Елагин пожал плечами.
— Разлучась, господин командующий не прежний курс избрал ли к земле Гамовой, дни бесценныя сбывая попусту, яко и мы в исканиях той земли?
— Поелику несовершенны карты наши, — назидательно проговорил Чириков, — путь к земле Гамовой пройден не без пользы истине. Познается оная не токмо в обретениях земель новых, но столь же полезным исправлением ошибок тех корабельщиков, что, усердствуя языком в балясах, изрядно сочинили басен вредных.
Он кивнул боцману.
Тот, вскинув ружье, выпалил поверх кустов.
Стая нарядных, как радуга, крохотных птичек, испуганно вереща, взвилась над отмелью.
И разом, заглушая птичий гомон и ритмичный плеск прибоя, гаркнули в приветственном салюте четырнадцать корабельных пушек. Белесые облака дыма окутали борт и мачты «Святого апостола Павла».
Матросы, сняв шапки, благодарно молились.
Гулкое эхо, взрывая вековечную тишину, понесло по ущельям и горным долинам Нового Света весть о прибытии Колумбов Росских.
Было пятнадцатое июля тысяча семьсот сорок первого года.
ГЛАВА VIII
КАПИТАН-КОМАНДОР СДАЕТ ВАХТУ
Луч стремительно рассек тьму и вонзил пыльное острие в изголовье земляного ложа. Струя морозного воздуха ворвалась в затхлую сырость ямы. Обеспокоенный холодом Беринг с трудом приподнял отекшие веки и увидел похожие на огни погребальных свечей желтые глазки зверька. Просунув пушистую мордочку в щель парусиновой крыши, песец с любопытством уставился на капитан-командора. Тот, вздохнув, отвернулся: было невмоготу пошевелить распухшим языком, раскрыть рот и позвать на помощь.

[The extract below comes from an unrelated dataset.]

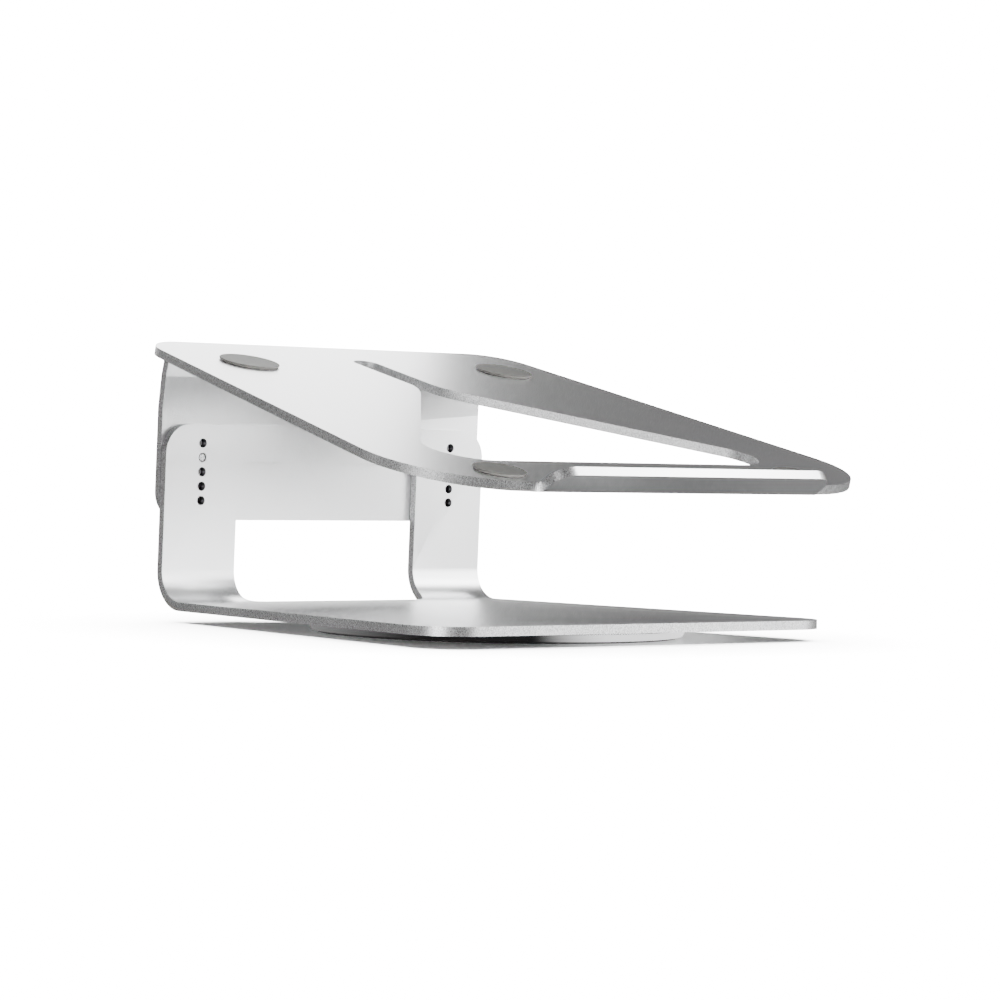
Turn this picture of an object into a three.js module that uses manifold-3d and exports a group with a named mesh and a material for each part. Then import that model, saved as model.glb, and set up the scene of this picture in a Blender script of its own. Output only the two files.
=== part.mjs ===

Так повторялось изо дня в день, из ночи в ночь, на протяжении месяца жизни — угасания в песчаной яме, выкопанной на отмели неизвестной земли. Стоило вахтенному матросу зазеваться, прожорливые песцы норовили проникнуть в землянку: их привлекал запах заживо гниющего человека. Отмель и прибрежные террасы кишели ими, как саранчой. Бесчисленными стаями они спускались с гор и, совершая набеги на жилища экипажа флагманского корабля, тащили оттуда нее, что могли уволочь: ножи, сапоги, шапки; бесцеремонно, на виду изумленных и разгневанных людей, сталкивали многопудовые камни с бочек, в которых хранилось заготовленное на зиму мясо, и расхищали его; нападали на моряков при возвращении их с охоты и вырывали из рук куски окровавленных бобровых туш. Ожесточенные служители истребляли песцов сотнями, выкалывали им глаза, сжигали, рубили топорами, но взамен убитых на отмель пробирались тысячи пушистых хищников, и все начиналось сызнова. Беринг не раз среди ночи пробуждался от неистовых воплей матросов, шума драк с песцами в ближних ямах, истошного лая отступающих воришек и стонов искусанных ими, умирающих от цынги участников экспедиции. Жалобы и проклятия, заглушая монотонный рокот прибоя, неумолимо напоминали капитан-командору о горьком конце вояжа: крушении у скалистых берегов, ошибочно принятых за Камчатку.
Молча внимая ропоту измученных спутников, Беринг не находил для них слов утешения, ибо и сам нуждался в поддержке. Неудачи опустошили его сердце. Ложный путь, избранный на конзилии в гавани Авачинского залива, завершился ямой в песчаной отмели; путь роковых ошибок. Теперь, на предсмертном досуге в земляном логове, капитан-командор обращался к слабеющей памяти и, ужаленный мыслями, изнемогая от запоздалого сознания непоправимости истекших событий, вновь болезненно переживал их.
…Полгода миновало с июньской туманной ночи на сорок девятой параллели, когда пути экспедиционных кораблей разошлись навсегда. Под вечер Ильина дня, пятью сутками позже высадки Чирикова на мысу Аддингтона, Беринг привел флагманский корабль на рейд острова Каяк близ Аляски и, равнодушно выслушав поздравления подчиненных, заторопился в обратный рейс. Тщетно адъюнкт и офицеры уговаривали его зазимовать в Новом Свете. Капитан-командор, в ответ на доводы Стеллера о важности научных наблюдений, только пожимал плечами и упрямо твердил:
— Мы воображаем, что все открыли, и строим воздушные замки; а никто не думает о том, где мы нашли этот берег? Как еще далеко нам до дому? Что еще может с нами случиться? А берег нам незнакомый, чужой, провианта на прозимовку не хватит…
На рассвете он вышел на шканцы и, узнав, что из ста бочек налиты пресной водой семьдесят, приказал сняться с якоря.